What the task asks: Repeat the line that contains "Recreate this object", the line that contains "spring_eye_radius = 13", and all lines between them, exactly and with no other lines.

========

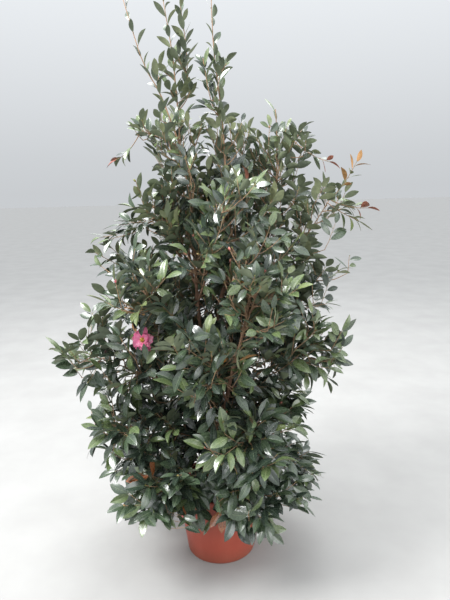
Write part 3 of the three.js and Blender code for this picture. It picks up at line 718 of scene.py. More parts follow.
# Meshes
def new_piece(name, vertices, faces, materials, nodes, face_materials=None, uvs=None, smooth=True):
    """A mesh object from points in millimetres and faces of three or four corners, in place of CAD nodes."""
    mesh = bpy.data.meshes.new(name)
    sizes = np.array([len(face) for face in faces])
    corners = np.concatenate([np.asarray(face) for face in faces])
    mesh.vertices.add(len(vertices))
    mesh.vertices.foreach_set("co", (np.asarray(vertices) * MM).astype(np.float32).ravel())
    mesh.loops.add(len(corners))
    mesh.loops.foreach_set("vertex_index", corners.astype(np.int32))
    mesh.polygons.add(len(sizes))
    mesh.polygons.foreach_set("loop_start", np.concatenate([[0], np.cumsum(sizes)[:-1]]).astype(np.int32))
    for material in materials:
        mesh.materials.append(material)
    if face_materials is not None:
        mesh.polygons.foreach_set("material_index", np.asarray(face_materials, np.int32))
    mesh.polygons.foreach_set("use_smooth", np.full(len(sizes), smooth))
    if uvs is not None:
        layer = mesh.uv_layers.new(name="UVMap")
        layer.data.foreach_set("uv", np.asarray(uvs)[corners].astype(np.float32).ravel())
    mesh.update(calc_edges=True)
    mesh.validate()
    piece = bpy.data.objects.new(name, mesh)
    bpy.context.scene.collection.objects.link(piece)
    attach(piece, "root")
    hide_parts(*nodes)


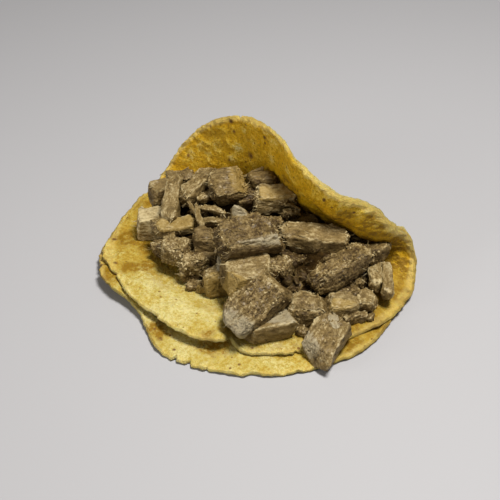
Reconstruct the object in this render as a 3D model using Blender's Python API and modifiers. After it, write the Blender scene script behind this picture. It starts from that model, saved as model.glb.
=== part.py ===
"""An open street taco: two soft corn tortillas, one lying on the other, with their far half folded up
behind a heap of chopped meat. Everything is worked out in millimetres and scaled to metres at the end.

X runs along the fold, -Y is the open side, +Z is up, and the lower tortilla lies on Z = 0."""

import math
import random

import bmesh
import bpy
from mathutils import Euler, Matrix, Vector
from mathutils.bvhtree import BVHTree

MM = 0.001

# Driving dimensions, in millimetres and degrees
TORTILLA_THICKNESS = 2.0
TORTILLA_GAP = 0.6

# The fold, at six stations evenly spaced along X from -FOLD_HALF_WIDTH to FOLD_HALF_WIDTH: where the bend
# starts, its radius, how far it turns, and how far the flap then turns back out again, on RETURN_RADIUS
FOLD_HALF_WIDTH = 75.0
BEND_STARTS = (8, 11, 13, 10, 5, 5)
BEND_RADII = (20, 16, 13, 12, 12, 19)
BEND_TURNS = (66, 80, 92, 132, 130, 122)
BEND_RETURNS = (2, 0, 0, 28, 18, 70)
RETURN_RADIUS = 24.0

# Each tortilla: its radius, its centre on the unfolded sheet, its place in the pair (-1 below, +1 above), and
# the dents in its outline, each a direction, a half width in degrees and a depth
LOWER = {
    "radius": 76.0,
    "centre": (2.0, -6.0),
    "layer": -1,
    "dents": [(-111, 24, 7.5), (-3, 18, 2.5), (-62, 4, 1.5), (118, 26, 2.0)],
}
UPPER = {
    "radius": 75.0,
    "centre": (0.0, 3.5),
    "layer": 1,
    "dents": [(-72, 5, 3.0), (-5, 26, -2.5), (75, 22, 1.2)],
}
CELLS_ALONG = 18
CELLS_ACROSS = 36

# The middle of the folded taco's footprint, which becomes the origin
FOOTPRINT_MIDDLE = (1.2, -24.7)

# How far the rims curl up off the plate, and between which directions about the tortilla's centre
SHARED_CURL = {"height": 6.0, "middle": -132.0, "half_width": 38.0}
UPPER_CURL = {"height": 8.0, "from": -125.0, "full": -92.0, "tear": -72.0, "tear_width": 4.0}
CURL_STARTS_AT = 0.5

# The heap: an even mound, with the cut pieces standing out of it
MOUND_CENTRE = Vector((2.0, -11.0, 8.0))
MOUND_HALF_SIZE = Vector((56.0, 34.0, 19.0))
MEAT_CLEARANCE = 0.8
HEAP_REACH = 1.9
HEAP_SUBDIVISIONS = 5
CORNER_ROUNDING = 0.16
CORNER_JITTER = 0.10

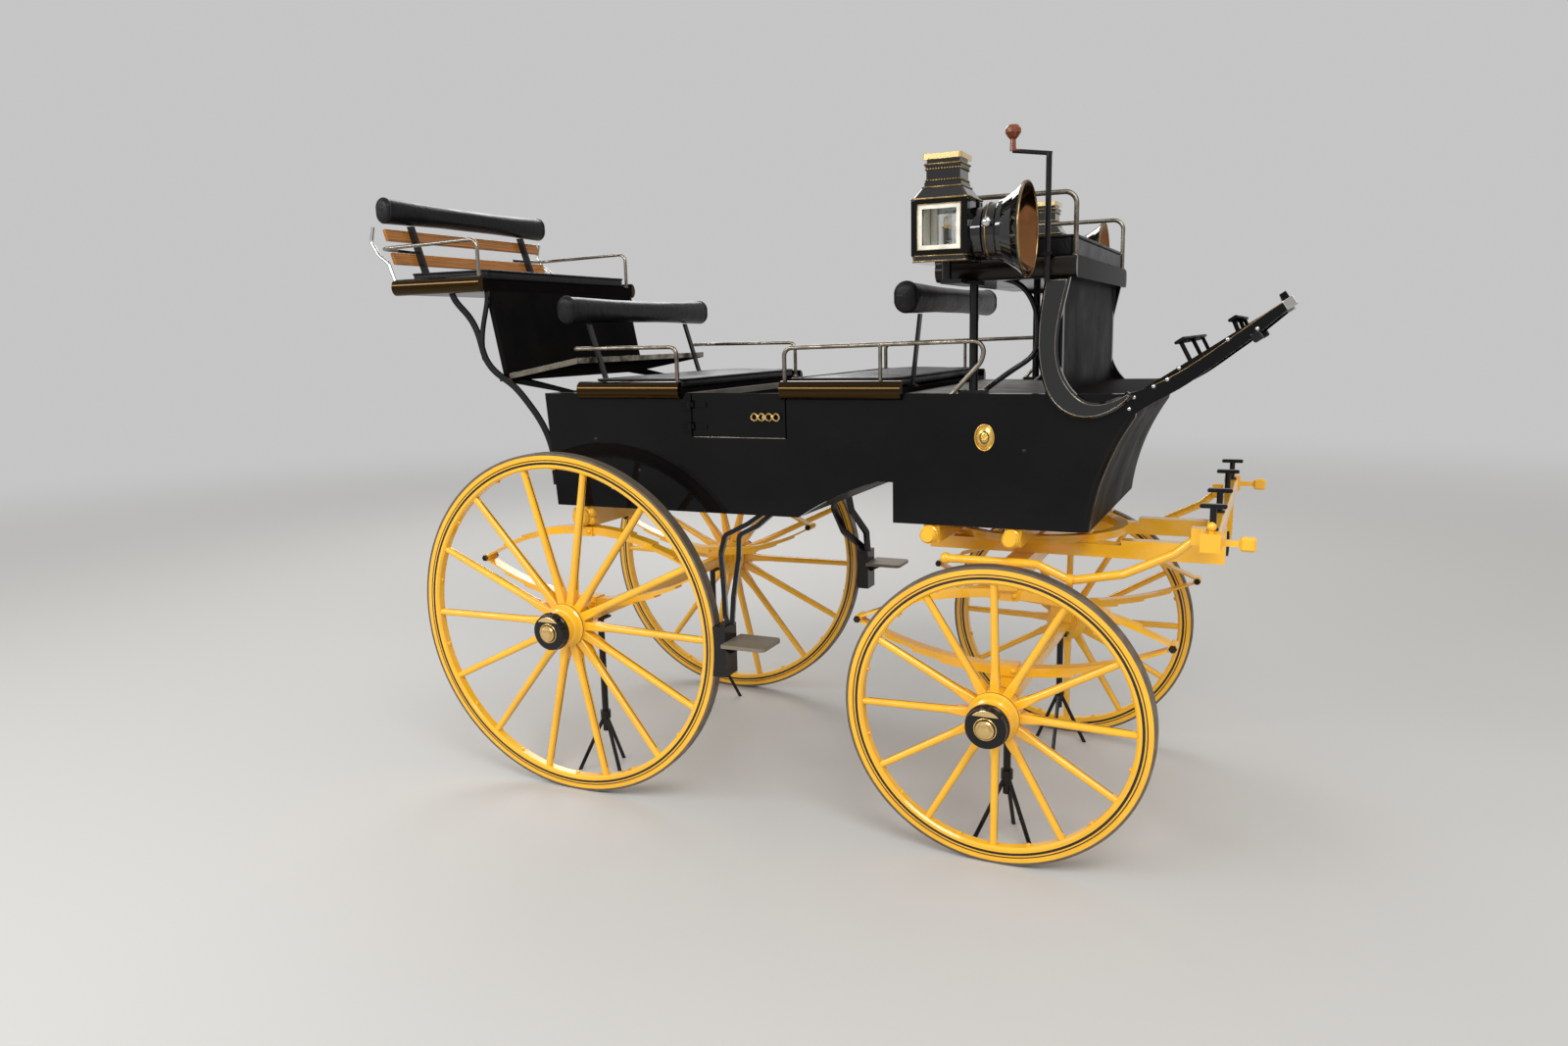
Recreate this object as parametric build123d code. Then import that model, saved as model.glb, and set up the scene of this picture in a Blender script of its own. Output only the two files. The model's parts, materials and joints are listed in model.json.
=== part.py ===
"""Horse drawn shooting carriage: a high hull with two benches back to back round a footwell, a raised seat behind,
a driver's box in front and a forecarriage that turns under the hull.

Lengths are in millimetres. X runs forward from the rear axle, Y to the carriage's left and Z up from the floor.
Everything is modelled from the rear axle and moved at the end, so that the origin is on the floor under the middle.
"""

from build123d import *
from math import atan2, cos, degrees, hypot, radians, sin, sqrt, tan
import os

# Running gear
wheelbase = 1512
camber = 2.1
running_gap = 0.3
tyre_width = 38
tyre_thickness = 8
felloe_depth = 46
felloe_bevel = 6
nave_radius = 78
nave_inside = 100
nave_outside = 70
hub_cap_length = 42
axle_arm_radius = 24
axle_bed = 44
dish = 24
spring_width = 45
leaf_thickness = 7
leaves = 4
spring_eye_radius = 13

# One row each axle: name, x of the axle, tyre's diameter, y of the rim's middle, number of spokes and their width,
# y of the spring, half its length, height between its clamps, height of the block below it
axles = [
    dict(name="rear", x=0, tyre=1220, rim_y=641, spokes=14, spoke=30, spring_y=480, half=452, rise=290, block=12),
    dict(name="front", x=wheelbase, tyre=927, rim_y=612, spokes=12, spoke=28, spring_y=450, half=482, rise=270, block=60),
]

# Forecarriage
bolster_height = 70
bolster_width = 70
futchell_y = 215
futchell_width = 46
futchell_height = 40
ring_radius = 270
ring_width = 34
ring_thickness = 12
kingpin_radius = 15
transom_height = 55.5
transom_width = 50
transom_overhang = 40
splinter_reach = 576
splinter_half_length = 620
splinter_height = 42
splinter_depth = 44
splinter_lift = 62
pole_socket_radius = 32
pole_socket_length = 80

# Hull
hull_half_width = 490
hull_side = 25
skin = 20
hull_depth = 400
hull_tail = 145
tail_rake = 30
rear_bar_height = 71.4
nose_reach = 240
nose_sweep = 118
nose_rounding = 20
arch_setback = 354
arch_length = 323
arch_height = 127
arch_flat = 50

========

Solution to this task:
Recreate this object as parametric build123d code. Then import that model, saved as model.glb, and set up the scene of this picture in a Blender script of its own. Output only the two files. The model's parts, materials and joints are listed in model.json.
=== part.py ===
"""Horse drawn shooting carriage: a high hull with two benches back to back round a footwell, a raised seat behind,
a driver's box in front and a forecarriage that turns under the hull.

Lengths are in millimetres. X runs forward from the rear axle, Y to the carriage's left and Z up from the floor.
Everything is modelled from the rear axle and moved at the end, so that the origin is on the floor under the middle.
"""

from build123d import *
from math import atan2, cos, degrees, hypot, radians, sin, sqrt, tan
import os

# Running gear
wheelbase = 1512
camber = 2.1
running_gap = 0.3
tyre_width = 38
tyre_thickness = 8
felloe_depth = 46
felloe_bevel = 6
nave_radius = 78
nave_inside = 100
nave_outside = 70
hub_cap_length = 42
axle_arm_radius = 24
axle_bed = 44
dish = 24
spring_width = 45
leaf_thickness = 7
leaves = 4
spring_eye_radius = 13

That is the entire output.